Matt’s Reviews: The Underground Railroad by Colson Whitehead

book cover: The Underground Railroad by Colson Whitehead

  •    Publisher:            Random House Audio  (Books On Tape)
  •   Publication date: August 2, 2016
  •    Language:          English
  •    Disks:                 9
  •    Duration:           10 hours 43 minutes
  •    ISBN-13:            978-1-5247-3627-9
  •   Author:               Colson Whitehead
  •   Read by:             Bahni Turpin

The Underground Railroad by Colson Whitehead is a speculative fiction novel that explores the African American experience in America through the eyes of Cora, a runaway slave. This is an alternative history of the pre-Civil War South that plays with that history to show many of the horrendous experiences and degradations that people of color experienced (and in some ways continue to experience) in America. 

The historical “underground railroad” was an organized network of secret routes and safe houses that escaped slaves could use to work their way to the northern states where they had the opportunity to be ‘free’. The author envisions this as a physical railroad with physical trains running through tunnels under the southern states with various stations in different states. He uses the conditions in the different states to show case some of the actual horrors that have been faced by African Americans over the centuries. From slavery to torture to rape to forced sterilization to medical experimentation to being put on public display to lynchings, etc. 

Cora experiences horrendous conditions from rape to torture and more on a plantation in Georgia. Her mother, Mabel, is the only slave that has ever escaped from the Randall plantation.  When Caesar is sold to the Randalls, he convinces her to run. They make their way through various difficulties until they are able to ride the railroad. The book follows her as she moves from state to state and experiences different level of abuse and prejudice as she does. In parallel, the story follows the slave catcher, Ridgeway, who is hunting Cora, Caesar, and others.  

This delineation of practices by different states is not historically accurate, but Colson uses it as a means of highlighting different ways African Americans have suffered at the hands of white America over the years. Some of the things he discusses actually occurred historically long after the slaves were supposedly freed.

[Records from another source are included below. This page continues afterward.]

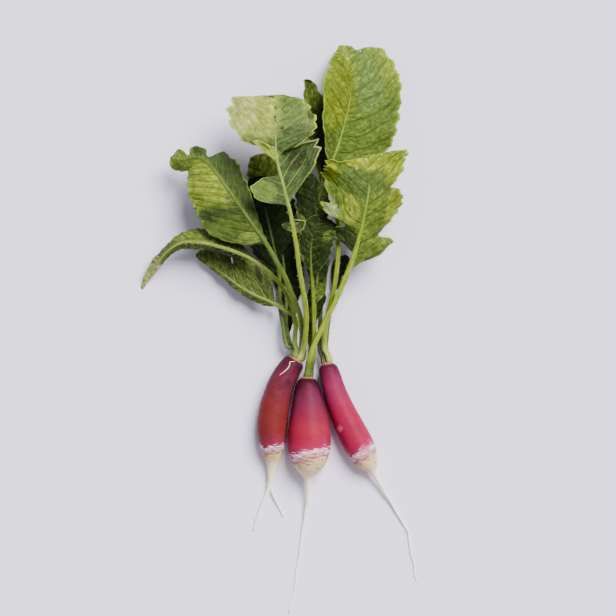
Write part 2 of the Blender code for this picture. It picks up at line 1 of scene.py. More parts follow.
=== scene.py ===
# %% [markdown]
# # A bunch of radishes
#
# Three long radishes with their leaves lie on a pale surface, seen from straight above.
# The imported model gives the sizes. This script dresses it: skins that turn from red to white,
# hair-thin tap roots, and leaves with veins, puckers, teeth, insect holes and grooved stalks.

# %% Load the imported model
import math
from dataclasses import dataclass, field

import bpy
import numpy as np
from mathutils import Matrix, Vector, noise


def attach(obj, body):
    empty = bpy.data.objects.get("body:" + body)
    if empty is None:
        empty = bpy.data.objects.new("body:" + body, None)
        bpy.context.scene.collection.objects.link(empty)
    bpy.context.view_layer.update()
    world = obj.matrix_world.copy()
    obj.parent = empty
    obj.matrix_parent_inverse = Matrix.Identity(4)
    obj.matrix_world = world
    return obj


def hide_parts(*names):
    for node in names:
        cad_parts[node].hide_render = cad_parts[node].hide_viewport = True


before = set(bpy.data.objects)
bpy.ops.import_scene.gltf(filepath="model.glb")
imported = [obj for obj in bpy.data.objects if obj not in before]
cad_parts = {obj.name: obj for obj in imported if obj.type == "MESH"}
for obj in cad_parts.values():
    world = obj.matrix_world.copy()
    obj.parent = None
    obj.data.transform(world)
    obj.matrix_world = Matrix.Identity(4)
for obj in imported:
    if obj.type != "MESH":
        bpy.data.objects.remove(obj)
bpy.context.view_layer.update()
print("nodes:", ", ".join(sorted(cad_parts)))

# %% [markdown]
# Everything below is in millimetres on a sheet of its own, as it was measured: X to the right, Y from
# the roots to the leaf tips, Z up from the surface. The model's own origin is under the middle of its
# box, so every finished point is moved by that middle and turned into metres in one place.

# %% Units
MM = 0.001
MIDDLE = np.array([-17.25, -12.7, 0.0])
FULL_TURN = 2 * math.pi


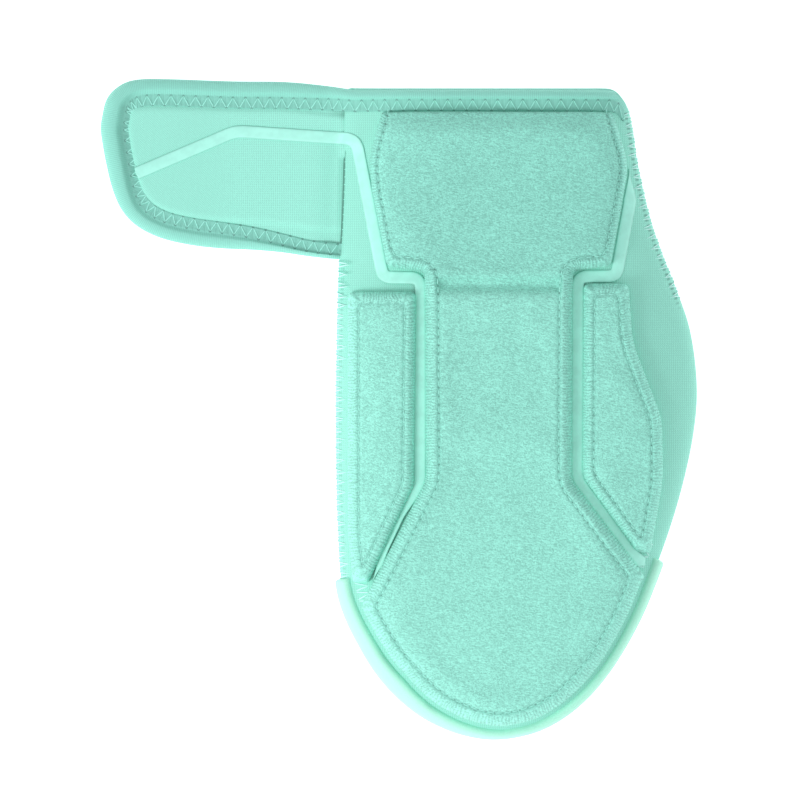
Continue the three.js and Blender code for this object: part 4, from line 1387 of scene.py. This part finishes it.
@dataclass
class Stitching:
    """The sewn threads: lock stitches in the pads' grooves and overlock loops round the seams."""

    pocket: Pocket
    pads: Pads
    shell: Shell
    pitch: float = STITCH_PITCH
    stitch: float = 2.3 * MM
    arch: float = 0.3 * MM
    dive: float = 0.12 * MM
    loop_pitch: float = LOOP_PITCH
    thread: float = 0.17 * MM
    loop_thread: float = 0.22 * MM

    def arched(self, line: Array, height: Array, pitch: float, stitch: float) -> Array:
        """Paths of stitches along a plan line: each dives into the cloth at both its ends.

        Args:
            line: plan points.
            height: of the cloth at each of them.
            pitch: from one stitch to the next.
            stitch: length of each.

        Returns:
            Threads by points by three.
        """
        at = reached(line)
        count = max(int(at[-1] / pitch), 1)
        starts = (np.arange(count) + 0.5) * at[-1] / count
        t = np.linspace(-0.5, 0.5, 7)
        run = starts[:, None] + t * stitch
        x, y, z = (np.interp(run, at, v) for v in (line[:, 0], line[:, 1], height))
        arch = self.arch * (1 - (2 * t) ** 4) - self.dive
        return np.stack([x, y, z + arch], axis=-1)

    def build_lock(self) -> Piece:
        """Makes the stitches sunk in the pads' grooves."""
        paths = []
        for name, line in self.pads.grooves.items():
            shown = line[line[:, 1] < -7 * MM]
            paths.append(self.arched(shown, self.pads.groove_height(name, shown), self.pitch, self.stitch))
        rows = np.vstack(paths)
        up = np.tile([0.0, 0.0, 1.0], (len(rows), 1))
        return make_threads("lock_stitches", rows, up, self.thread)

    def build_overlock(self) -> Piece:
        """Makes the loops that wrap the side seams, over the seam and a little way along it."""
        pocket = self.pocket
        y = pocket.outline[:, 1]
        at = np.linspace(0, 1, len(y))
        total = reached(pocket.outline)[-1]
        left, right = -BUMPER_LEFT * LENGTH, -BUMPER_RIGHT * LENGTH
        rows = [
            LoopRow(True, -72 * MM, left - 1 * MM, -0.2, 0.4),
            LoopRow(False, -8 * MM, -88 * MM, -0.2, 0.4),
            LoopRow(True, left + 1 * MM, left - 16 * MM, 0.5, 0.72),
            LoopRow(False, right + 6 * MM, right - 8 * MM, 0.46, 0.62),
        ]
        runs, starts, ends = [], [], []
        for row in rows:
            side = at < 0.5 if row.is_left else at > 0.5
            shares = at[side & (y < row.top) & (y > row.bottom)]
            runs.append(np.arange(shares.min(), shares.max(), self.loop_pitch / total))
            starts.append(np.full(len(runs[-1]), row.start))
            ends.append(np.full(len(runs[-1]), row.end))
        run, start, end = (np.concatenate(values)[:, None] for values in (runs, starts, ends))
        t = np.linspace(0, 1, 9)[None]
        uneven = np.random.default_rng(7).uniform(-1, 1, (3, len(run), 1))
        turn = mix(start, end + 0.06 * uneven[0], t)
        lift = (0.04 + 0.1 * np.sin(np.pi * t) + 0.22 * t + 0.05 * uneven[1]) * MM
        lean = np.where(np.arange(len(run)) % 2 == 0, 1, -1)[:, None] * (0.8 + 0.3 * uneven[2])
        slant = lean * self.loop_pitch / total * (t - 0.5)
        paths = pocket.around(run + slant, turn, lift)
        outward = np.column_stack([-np.interp(run[:, 0], at, pocket.inward[:, k]) for k in (0, 1)])
        up = np.column_stack([outward, np.zeros(len(run))])
        return make_threads("overlock_stitches", paths, up, self.loop_thread)

    def build_root(self) -> Piece:
        """Makes the stitches across the folded seam at the strap's root."""
        y = np.arange(-30 * MM, -66 * MM, -3.2 * MM)
        t = np.linspace(-0.5, 0.5, 7)
        x = self.pocket.seam_x(y, -1)[:, None] + 0.4 * MM + t * 1.7 * MM
        y = y[:, None] + 0.3 * MM * t
        z = self.shell.skin(x, y) + 0.35 * MM * (1 - (2 * t) ** 4)
        up = np.tile([0.0, 0.0, 1.0], (len(x), 1))
        return make_threads("root_stitches", np.stack([x, y, z], axis=-1), up, self.thread)


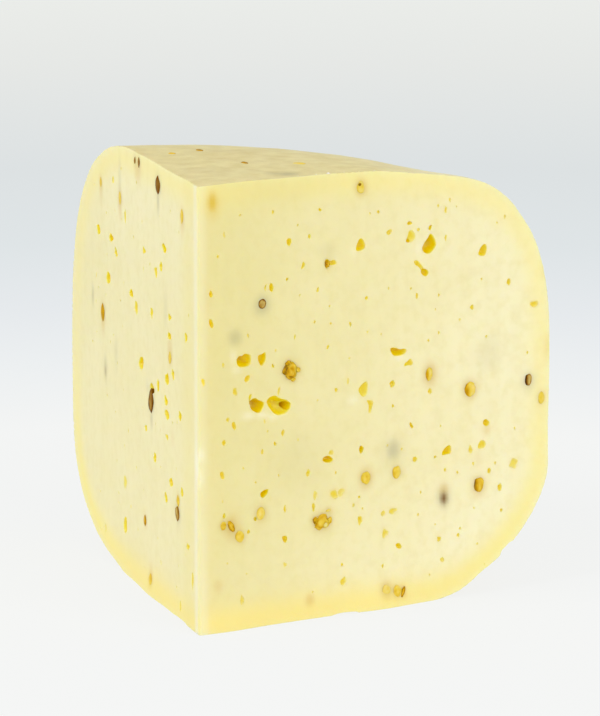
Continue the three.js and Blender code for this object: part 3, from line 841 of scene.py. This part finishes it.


# Golden seeds in the two cuts: along, height, wide, high, lean, how far out its equator lies, how
# far it rises above that, how brown its heart and its rim are, how much painted shade darkens its
# left side, and how crumpled it is. A crumpled one is a coat that split and folded up in its hollow.
goldenOn = {
    right: [
        (70.3, 47.5, 3.0, 3.6, 0, -0.1, 0.5, 0.14, 0.24, 0.42, 0.18),
        (72.8, 25.3, 2.8, 3.6, 0, -0.1, 0.5, 0.34, 0.42, 0.28, 0.18),
        (51, 30.8, 2.2, 2.8, 0, 0, 0.2, 0.2, 0.26, 0.1, 0.1),
        (43, 30.4, 2.4, 2.9, 0, 0, 0.12, 0.28, 0.28, 0.05, 0.15),
        (59.5, 52.2, 1.8, 3.0, 0, 0, 0.2, 0.2, 0.2, 0.28, 0.15),
        (89.5, 43.5, 1.7, 2.9, 0, 0, 0.15, 0.2, 0.22, 0.05, 0.1),
        (15.8, 25.6, 2.2, 2.9, 0, 0, 0.1, 0.12, 0.25, 0, 0.1),
        (10.4, 21.1, 2.2, 2.8, 0, 0, 0.2, 0.22, 0.25, 0.08, 0.15),
        (8.2, 23.7, 1.4, 2.8, 25, 0, 0.3, 0.42, 0.5, 0.05, 0.3),
        (6.3, 24, 1.5, 1.9, 0, 0, 0.15, 0.34, 0.34, 0, 0.1),
        (41.5, 96.1, 2.0, 2.8, 0, 0, 0.2, 0.15, 0.15, 0.1, 0.1),
        (41.2, 96.8, 0.8, 0.6, 20, 0.1, 0.15, 0.75, 0.65, 0, 0.1),
        (48.2, 4.0, 2.2, 2.9, 0, 0, 0.12, 0.14, 0.16, 0, 0.1),
        (51.0, 3.4, 2.2, 2.9, 0, 0, 0.25, 0.27, 0.27, 0, 0.2),
        (52.5, 3.2, 0.9, 2.6, -20, 0.1, 0.25, 0.55, 0.6, 0, 0.2),
        (31.5, 21.8, 4.1, 3.6, 0, -0.05, 0.45, 0.35, 0.42, 0.12, 0.36),
        # a pale bit set where the cluster shows a glint: a painted highlight
        (32.3, 21.1, 1.1, 1.2, 0, 0.2, 0.36, 0, 0.1, 0, 0.1),
        (23.3, 57, 3.5, 3.7, 0, -0.05, 0.4, 0.4, 0.46, 0.12, 0.6),
        (25.4, 56.9, 1.1, 1.2, 0, 0, 0.2, 0.3, 0.4, 0, 0.3),
        (24.1, 54.9, 1.3, 1.0, 0, 0, 0.2, 0.3, 0.4, 0, 0.3),
        (22.9, 58.6, 1.6, 1.4, 20, 0, 0.3, 0.5, 0.55, 0.1, 0.3),
        (33.5, 21.9, 1.2, 1.7, 0, 0, 0.25, 0.3, 0.4, 0, 0.3),
        (29.8, 22.4, 1.3, 1.6, 0, 0, 0.3, 0.5, 0.5, 0.1, 0.3),
        (33.2, 24.2, 1.4, 0.6, 15, 0, 0.15, 0.15, 0.25, 0, 0.2),
        (33.1, 79.6, 1.0, 1.8, 15, -0.3, 0.4, 0.5, 0.55, 0, 0.4),
    ],
    left: [
        (76.9, 57.6, 2.9, 4.2, 0, 0, 0.35, 0.55, 0.62, -0.25, 0.15),
        (21.7, 58, 2.2, 2.8, 0, 0, 0.2, 0.28, 0.3, 0.1, 0.1),
        (61.8, 87, 2.2, 3.2, 0, 0, 0.1, 0.22, 0.25, 0.05, 0.1),
        (12.1, 91.5, 2.1, 3.2, 0, 0, 0.2, 0.22, 0.28, 0.1, 0.1),
        (78, 87.8, 1.7, 2.4, 0, 0, 0.1, 0.25, 0.3, 0.1, 0.1),
        (42.6, 16.3, 1.7, 2.6, 0, 0, 0.3, 0.5, 0.6, 0.1, 0.1),
        (37.8, 3.6, 2.4, 3.0, 0, 0, 0.2, 0.26, 0.32, 0.1, 0.1),
        (15.9, 26.8, 2.0, 3.0, 0, -0.1, 0.3, 0.3, 0.36, 0, 0.1),
    ],
}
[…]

For example, there is a reference to studies being done on black men with syphilis, who are not treated.  This mirrors the historical Tuskogee Syphilis Studies that took place between 1932 and 1972. 

The Underground Railroad is a powerful story. You can’t help but be touched by the brutality that Cora and others face. I have mixed feelings on the choice to add things like the physical railroad to the story. It is a clever device to move from setting to setting and allows Whitehead to explore different aspects of the brutalities. By making it an alternative history, it also gives the reader an ‘out’. By combining things from different eras and fictionalizing the narrative, it might let some folks think that these things were all ‘way back when’ and we have moved beyond them.  We have moved on, but our society continues to be affected by this history, some of which was not that long ago. 

I strongly recommend The Underground Railroad, but I also recommend you do some additional reading on the historical Underground Railroad and the conditions that have and continue to exist for African Americans and other minorities in the USA.